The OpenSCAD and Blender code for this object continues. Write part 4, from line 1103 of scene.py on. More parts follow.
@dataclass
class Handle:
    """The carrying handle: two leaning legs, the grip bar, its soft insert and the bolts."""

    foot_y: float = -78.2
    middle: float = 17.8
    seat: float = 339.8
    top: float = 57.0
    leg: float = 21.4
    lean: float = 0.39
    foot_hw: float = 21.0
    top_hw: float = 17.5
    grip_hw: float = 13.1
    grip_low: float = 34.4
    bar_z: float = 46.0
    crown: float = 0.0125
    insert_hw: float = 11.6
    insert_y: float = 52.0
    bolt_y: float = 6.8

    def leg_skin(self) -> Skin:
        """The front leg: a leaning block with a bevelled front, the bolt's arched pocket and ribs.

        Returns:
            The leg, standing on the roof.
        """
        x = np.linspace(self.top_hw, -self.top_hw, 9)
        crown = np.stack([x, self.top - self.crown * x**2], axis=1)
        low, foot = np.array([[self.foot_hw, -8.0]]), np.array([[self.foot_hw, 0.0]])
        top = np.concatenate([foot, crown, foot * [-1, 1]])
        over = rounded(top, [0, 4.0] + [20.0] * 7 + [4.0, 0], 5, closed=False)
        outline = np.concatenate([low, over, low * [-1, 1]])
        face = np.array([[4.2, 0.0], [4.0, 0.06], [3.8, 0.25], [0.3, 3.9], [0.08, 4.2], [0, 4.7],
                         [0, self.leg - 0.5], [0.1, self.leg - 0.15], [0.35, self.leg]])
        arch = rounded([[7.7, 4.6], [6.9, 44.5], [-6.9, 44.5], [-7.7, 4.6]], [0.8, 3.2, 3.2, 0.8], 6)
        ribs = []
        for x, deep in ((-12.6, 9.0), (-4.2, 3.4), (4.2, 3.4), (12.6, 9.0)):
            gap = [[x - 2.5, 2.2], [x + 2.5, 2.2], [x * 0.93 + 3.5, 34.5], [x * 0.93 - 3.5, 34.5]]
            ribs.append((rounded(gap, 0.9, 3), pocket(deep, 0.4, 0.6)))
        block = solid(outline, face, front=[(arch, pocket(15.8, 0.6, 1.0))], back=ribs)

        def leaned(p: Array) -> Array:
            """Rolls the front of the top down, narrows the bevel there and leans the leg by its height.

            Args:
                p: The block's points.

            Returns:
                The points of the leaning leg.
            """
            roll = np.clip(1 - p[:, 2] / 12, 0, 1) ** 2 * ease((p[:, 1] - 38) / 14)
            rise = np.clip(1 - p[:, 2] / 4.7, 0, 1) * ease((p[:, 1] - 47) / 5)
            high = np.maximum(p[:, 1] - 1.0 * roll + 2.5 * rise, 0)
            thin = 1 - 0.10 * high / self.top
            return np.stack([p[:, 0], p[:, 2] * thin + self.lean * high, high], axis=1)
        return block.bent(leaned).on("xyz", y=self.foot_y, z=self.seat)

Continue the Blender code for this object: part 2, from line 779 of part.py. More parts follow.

Exercise objective:
Give the number of lines in the entries that include the string "code", and nothing more.

Response to this exercise:
2